We have held Meet The Author evenings where a handful of aspiring writers present their projects to a group of a dozen or so potential underwriters. A great deal depends on the passion of the writer, the chemistry between writer and underwriter, the subject, and finally, the quality of the manuscript (which the underwriters may read).
Although we have had good interest in the concept, in the few months we've been doing this we haven't achieved critical mass yet. The fact that U.S. readers are consuming 5 times as many books today as they did 10 years ago (Rob and Terry Adams, Entrepreneur magazine) and yet the number of new authors published each year is 50% lower than 10 years ago (M.J. Rose) seems to create a sympathetic response in book-loving underwriters who want to lend a hand.

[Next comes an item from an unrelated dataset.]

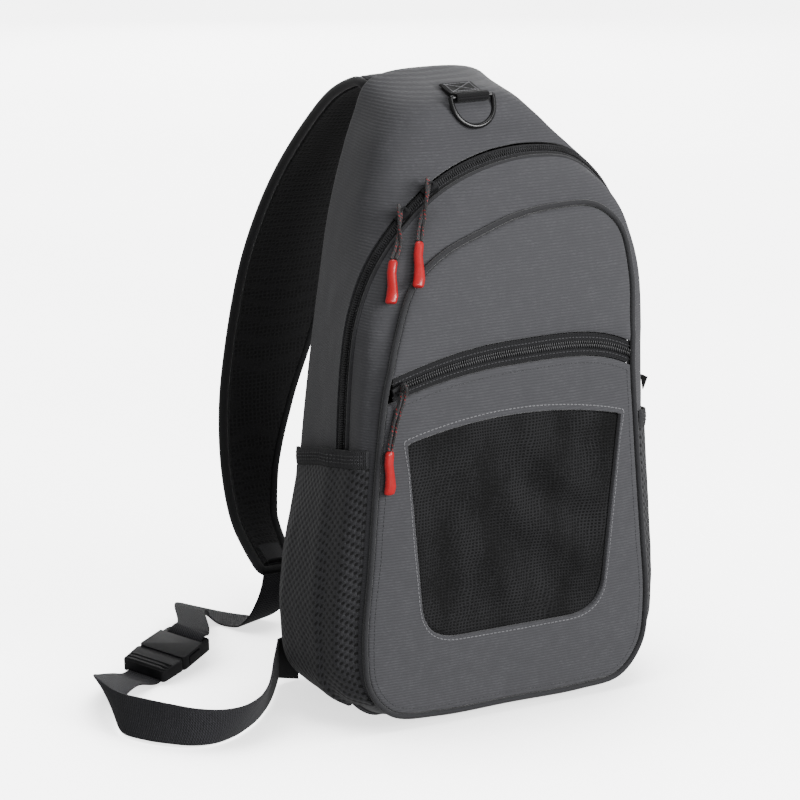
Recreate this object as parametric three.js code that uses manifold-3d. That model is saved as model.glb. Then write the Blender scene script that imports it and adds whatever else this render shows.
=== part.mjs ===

[- How do you screen the editors who use your site to make sure they're qualified?]
Since we are a very tiny operation right now, our editors are all people known to one of us. For example, we have an editor with a Harvard background who has been a voracious reader for some fifty years and enjoys finding clumsy constructions and excessive exposition for the writers she partners with (and she would object to me using partner as a verb!). We are looking for people with energy, taste, and a sense of grammar who enjoy working with our writers and don't need immediate cash compensation for their time. Of course writers are free to decline a particular editor's invitation.
-- Michael Alan
Jamesaritchie
08-04-2005, 01:48 AM
we believe we can create a self-sustaining financial model with as few as 10,000 copies of a book sold. In such a model there are limited opportunities for traditional layers of distribution.
That is a LOT of selling! 10,000 is not an easy number to hit, even for some pretty large publishers. Even the conglomerates, with national distribution and all sorts of advantages, don't reach this number for quite a few novels. Or anything like it.